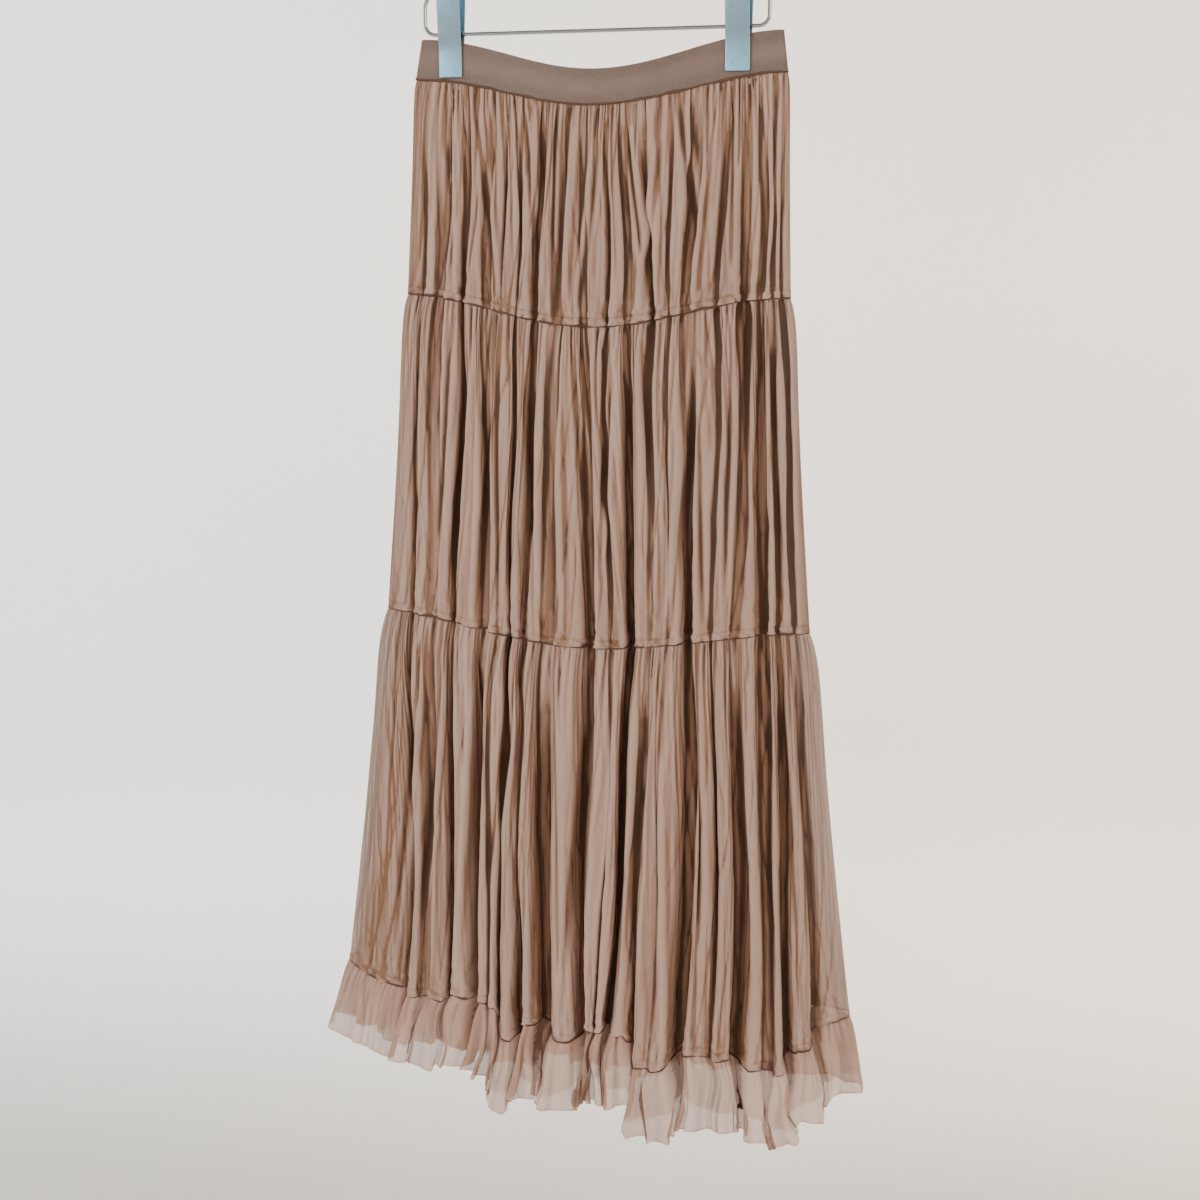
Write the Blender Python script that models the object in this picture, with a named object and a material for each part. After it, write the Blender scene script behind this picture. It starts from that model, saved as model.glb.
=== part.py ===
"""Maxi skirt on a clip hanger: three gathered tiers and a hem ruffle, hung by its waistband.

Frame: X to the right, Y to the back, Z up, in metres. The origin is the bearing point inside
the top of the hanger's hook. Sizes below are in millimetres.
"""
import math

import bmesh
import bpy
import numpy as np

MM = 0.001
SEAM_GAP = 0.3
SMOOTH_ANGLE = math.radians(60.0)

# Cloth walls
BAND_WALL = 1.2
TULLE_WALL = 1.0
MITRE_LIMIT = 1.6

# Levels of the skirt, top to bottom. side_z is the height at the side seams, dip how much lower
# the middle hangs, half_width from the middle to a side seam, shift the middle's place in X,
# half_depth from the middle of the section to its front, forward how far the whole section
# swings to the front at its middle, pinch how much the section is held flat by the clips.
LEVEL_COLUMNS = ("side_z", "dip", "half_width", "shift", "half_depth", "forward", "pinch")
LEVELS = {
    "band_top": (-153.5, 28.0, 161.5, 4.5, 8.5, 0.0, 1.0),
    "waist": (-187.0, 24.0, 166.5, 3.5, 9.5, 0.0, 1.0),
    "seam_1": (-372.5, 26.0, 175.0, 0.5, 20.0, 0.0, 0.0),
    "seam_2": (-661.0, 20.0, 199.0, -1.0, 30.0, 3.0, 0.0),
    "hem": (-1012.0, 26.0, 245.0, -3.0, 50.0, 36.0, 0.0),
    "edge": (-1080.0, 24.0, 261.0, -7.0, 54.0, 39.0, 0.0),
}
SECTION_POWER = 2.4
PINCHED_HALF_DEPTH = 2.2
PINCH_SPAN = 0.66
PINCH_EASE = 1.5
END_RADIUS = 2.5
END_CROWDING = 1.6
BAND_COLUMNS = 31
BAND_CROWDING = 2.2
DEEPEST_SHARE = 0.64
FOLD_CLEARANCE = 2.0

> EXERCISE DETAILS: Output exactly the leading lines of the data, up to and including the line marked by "MITRE_LIMIT = 1.6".

> WORKED SOLUTION:
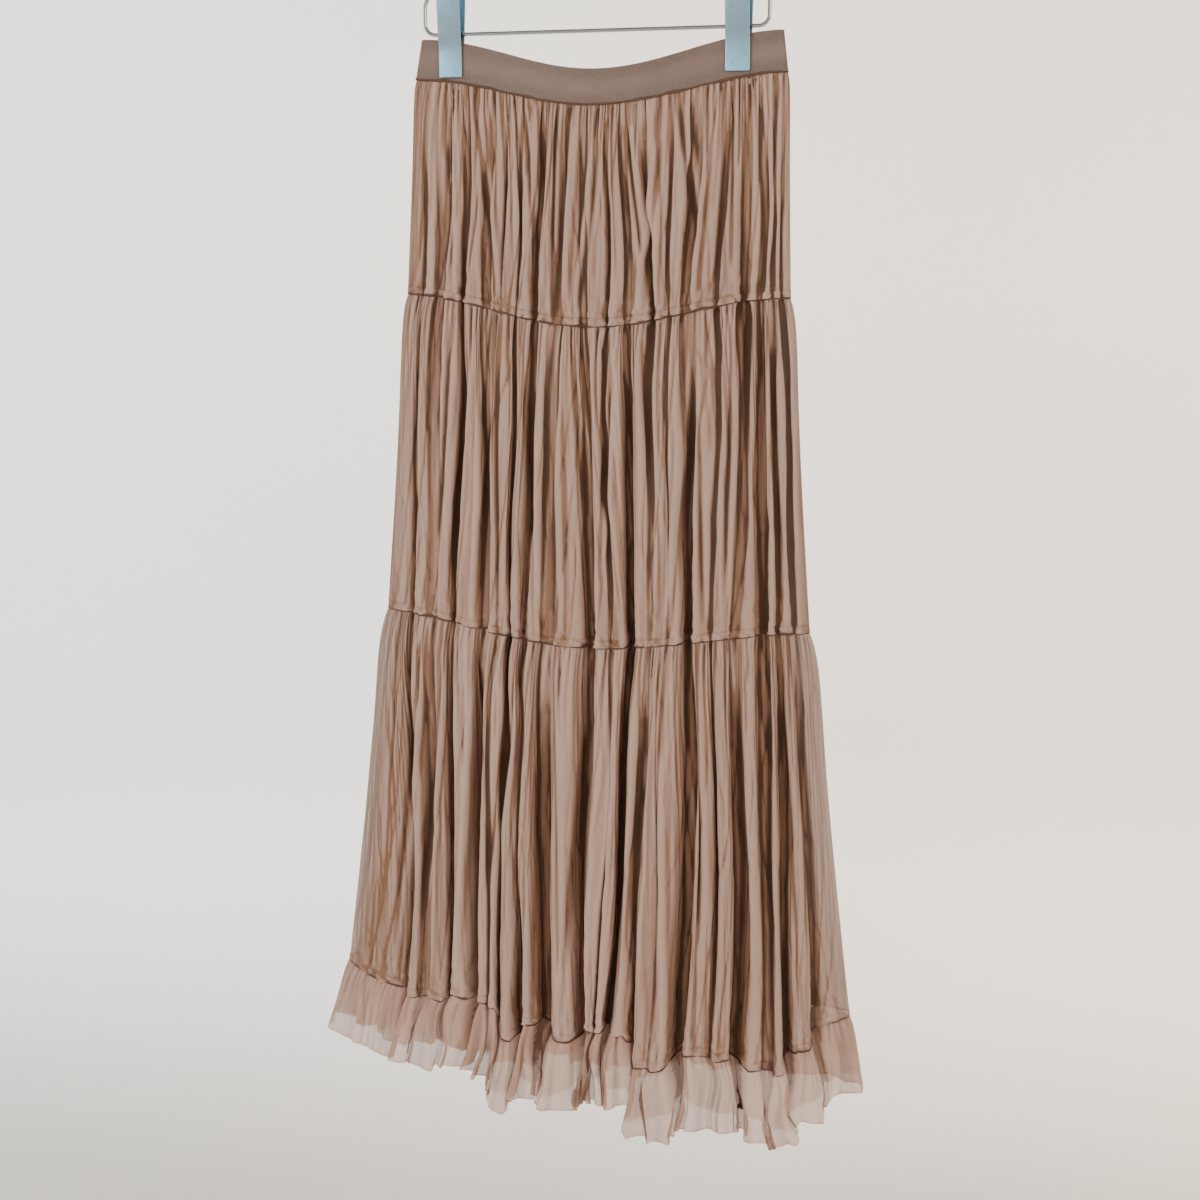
Write the Blender Python script that models the object in this picture, with a named object and a material for each part. After it, write the Blender scene script behind this picture. It starts from that model, saved as model.glb.
=== part.py ===
"""Maxi skirt on a clip hanger: three gathered tiers and a hem ruffle, hung by its waistband.

Frame: X to the right, Y to the back, Z up, in metres. The origin is the bearing point inside
the top of the hanger's hook. Sizes below are in millimetres.
"""
import math

import bmesh
import bpy
import numpy as np

MM = 0.001
SEAM_GAP = 0.3
SMOOTH_ANGLE = math.radians(60.0)

# Cloth walls
BAND_WALL = 1.2
TULLE_WALL = 1.0
MITRE_LIMIT = 1.6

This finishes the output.